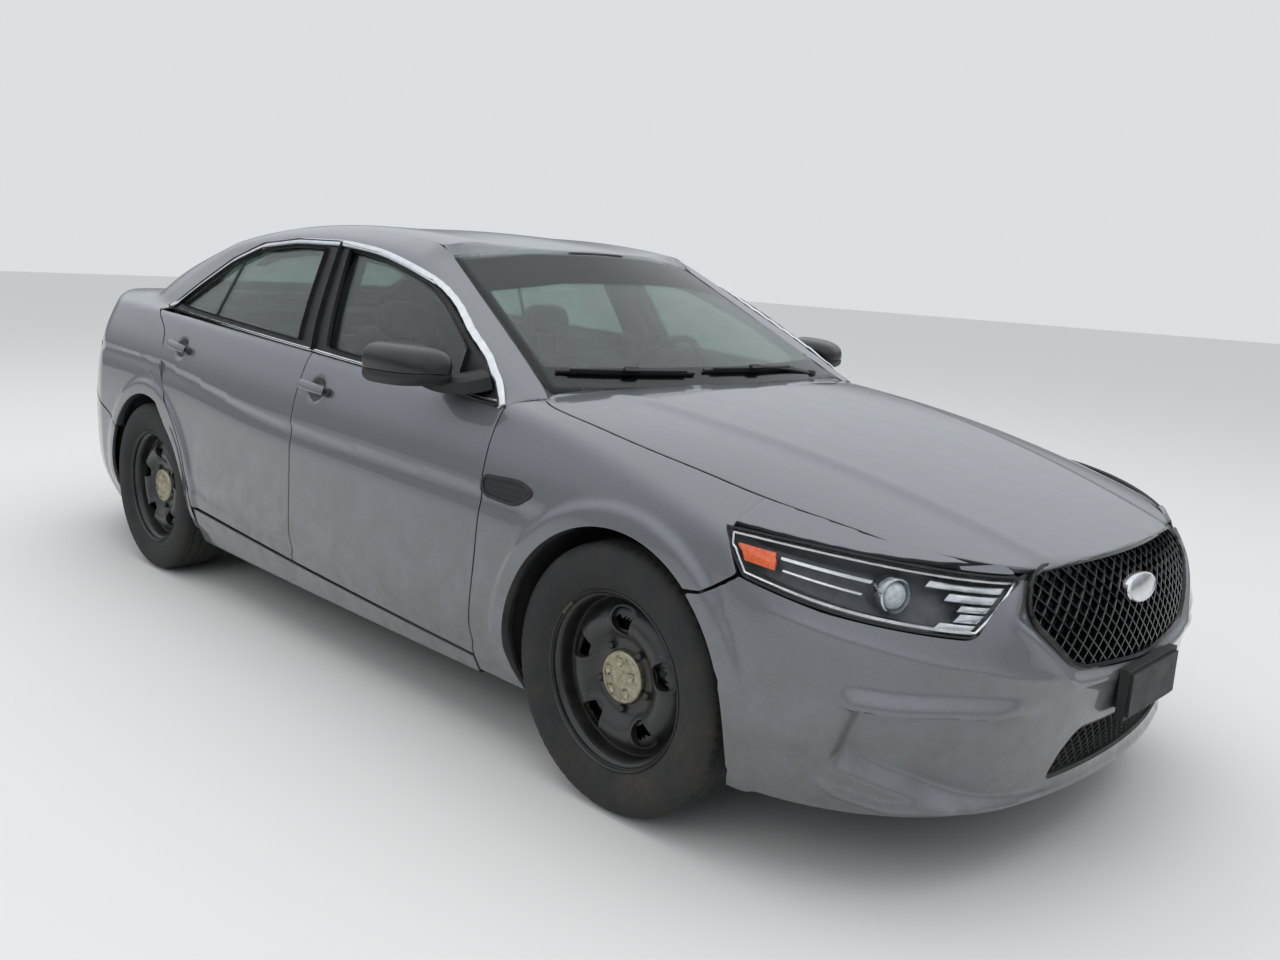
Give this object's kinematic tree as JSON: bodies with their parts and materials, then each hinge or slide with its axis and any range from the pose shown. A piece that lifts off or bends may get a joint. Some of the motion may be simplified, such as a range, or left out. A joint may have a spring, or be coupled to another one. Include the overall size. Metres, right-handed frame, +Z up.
{
  "type": "police patrol car",
  "caption": "Full-size four-door patrol saloon in plain dark grey, with black steel wheels, opening doors, bonnet, boot lid and fuel flap, and steered front wheels.",
  "frame": {"origin": "on the ground, below the middle of the car's overall length and width", "axes": "+X forward, +Y to the car's left, +Z up"},
  "size_m": [5.1567, 2.21, 1.5221],
  "materials": {
    "body_paint": "dark grey metallic paint, clear-coated",
    "frame_paint": "dark grey primer and paint",
    "underbody_black": "satin black underseal",
    "black_plastic": "grained black plastic",
    "gloss_black": "gloss black plastic",
    "lamp_clear": "clear moulded lens",
    "lamp_red": "red moulded lens",
    "tinted_glass": "green tinted safety glass",
    "interior_dark": "dark grey soft plastic",
    "seat_fabric": "charcoal woven cloth",
    "cast_metal": "cast iron",
    "exhaust_steel": "heat-dulled steel",
    "wheel_black": "satin black paint on pressed steel",
    "tyre_rubber": "worn black tyre rubber"
  },
  "bodies": {
    "car_body": {"underbody": "underbody_black", "front_frame": "frame_paint", "side_frames": "body_paint", "roof_panel": "body_paint", "front_wings": "body_paint", "quarter_panels": "body_paint", "front_bumper": "body_paint", "rear_bumper": "body_paint", "grilles": "black_plastic", "plate_bracket": "black_plastic", "headlamps": "lamp_clear", "tail_lamps": "lamp_red", "screens": "tinted_glass", "cowl": "black_plastic", "arch_liners": "black_plastic", "dashboard": "interior_dark", "front_seats": "seat_fabric", "rear_bench": "seat_fabric", "engine_block": "cast_metal", "exhaust": "exhaust_steel", "subframes": "underbody_black"},
    "steering_wheel_body": {"steering_wheel": "interior_dark"},
    "bonnet_body": {"bonnet": "body_paint"},
    "boot_lid_body": {"boot_lid": "body_paint"},
    "fuel_flap_body": {"fuel_flap": "body_paint"},
    "front_door_left_body": {"front_door_left": "body_paint", "front_door_glass_left": "tinted_glass", "mirror_left": "black_plastic"},
    "rear_door_left_body": {"rear_door_left": "body_paint", "rear_door_glass_left": "tinted_glass"},
    "front_knuckle_left_body": {"front_knuckle_left": "cast_metal"},
    "front_wheel_left_body": {"front_tyre_left": "tyre_rubber", "front_wheel_left": "wheel_black"},
    "rear_wheel_left_body": {"rear_tyre_left": "tyre_rubber", "rear_wheel_left": "wheel_black"},
    "front_door_right_body": {"front_door_right": "body_paint", "front_door_glass_right": "tinted_glass", "mirror_right": "black_plastic"},
    "rear_door_right_body": {"rear_door_right": "body_paint", "rear_door_glass_right": "tinted_glass"},
    "front_knuckle_right_body": {"front_knuckle_right": "cast_metal"},
    "front_wheel_right_body": {"front_tyre_right": "tyre_rubber", "front_wheel_right": "wheel_black"},
    "rear_wheel_right_body": {"rear_tyre_right": "tyre_rubber", "rear_wheel_right": "wheel_black"}
  },
  "joints": [
    {"name": "front_door_left_hinge", "type": "hinge", "parent": "car_body", "child": "front_door_left_body", "pos_m": [0.985, 0.953, 0.54], "axis": [0, 0, -1], "range_deg": [0, 66]},
    {"name": "rear_door_left_hinge", "type": "hinge", "parent": "car_body", "child": "rear_door_left_body", "pos_m": [-0.11, 0.953, 0.54], "axis": [0, 0, -1], "range_deg": [0, 66]},
    {"name": "front_door_right_hinge", "type": "hinge", "parent": "car_body", "child": "front_door_right_body", "pos_m": [0.985, -0.953, 0.54], "axis": [0, 0, 1], "range_deg": [0, 66]},
    {"name": "rear_door_right_hinge", "type": "hinge", "parent": "car_body", "child": "rear_door_right_body", "pos_m": [-0.11, -0.953, 0.54], "axis": [0, 0, 1], "range_deg": [0, 66]},
    {"name": "bonnet_hinge", "type": "hinge", "parent": "car_body", "child": "bonnet_body", "pos_m": [0.96, 0, 1.02], "axis": [0, -1, 0], "range_deg": [0, 50]},
    {"name": "boot_lid_hinge", "type": "hinge", "parent": "car_body", "child": "boot_lid_body", "pos_m": [-1.8, 0, 1.14], "axis": [0, 1, 0], "range_deg": [0, 72]},
    {"name": "fuel_flap_hinge", "type": "hinge", "parent": "car_body", "child": "fuel_flap_body", "pos_m": [-1.752, 0.92535, 0.84], "axis": [0, 0.1143, -0.9935], "range_deg": [0, 80]},
    {"name": "front_steer_left", "type": "hinge", "parent": "car_body", "child": "front_knuckle_left_body", "pos_m": [1.558, 0.79, 0.363], "axis": [0, 0, 1], "range_deg": [-34, 34]},
    {"name": "front_steer_right", "type": "hinge", "parent": "car_body", "child": "front_knuckle_right_body", "pos_m": [1.558, -0.79, 0.363], "axis": [0, 0, 1], "range_deg": [-34, 34]},
    {"name": "front_wheel_left_spin", "type": "hinge", "parent": "front_knuckle_left_body", "child": "front_wheel_left_body", "pos_m": [1.558, 0.828, 0.363], "axis": [0, 1, 0], "continuous": true},
    {"name": "rear_wheel_left_spin", "type": "hinge", "parent": "car_body", "child": "rear_wheel_left_body", "pos_m": [-1.31, 0.828, 0.363], "axis": [0, 1, 0], "continuous": true},
    {"name": "front_wheel_right_spin", "type": "hinge", "parent": "front_knuckle_right_body", "child": "front_wheel_right_body", "pos_m": [1.558, -0.828, 0.363], "axis": [0, 1, 0], "continuous": true},
    {"name": "rear_wheel_right_spin", "type": "hinge", "parent": "car_body", "child": "rear_wheel_right_body", "pos_m": [-1.31, -0.828, 0.363], "axis": [0, 1, 0], "continuous": true},
    {"name": "steering_wheel_turn", "type": "hinge", "parent": "car_body", "child": "steering_wheel_body", "pos_m": [0.47, 0.37, 0.985], "axis": [-0.9061, 0, 0.4231], "range_deg": [-510, 510]}
  ],
  "couplings": [
    {"joint": "front_steer_right", "follows": "front_steer_left", "ratio": 1},
    {"joint": "steering_wheel_turn", "follows": "front_steer_left", "ratio": 15}
  ]
}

- **Directions for this task**
In the material above, show every line where the word "overall" turns up.

- **Exercise response**
Give this object's kinematic tree as JSON: bodies with their parts and materials, then each hinge or slide with its axis and any range from the pose shown. A piece that lifts off or bends may get a joint. Some of the motion may be simplified, such as a range, or left out. A joint may have a spring, or be coupled to another one. Include the overall size. Metres, right-handed frame, +Z up.
  "frame": {"origin": "on the ground, below the middle of the car's overall length and width", "axes": "+X forward, +Y to the car's left, +Z up"},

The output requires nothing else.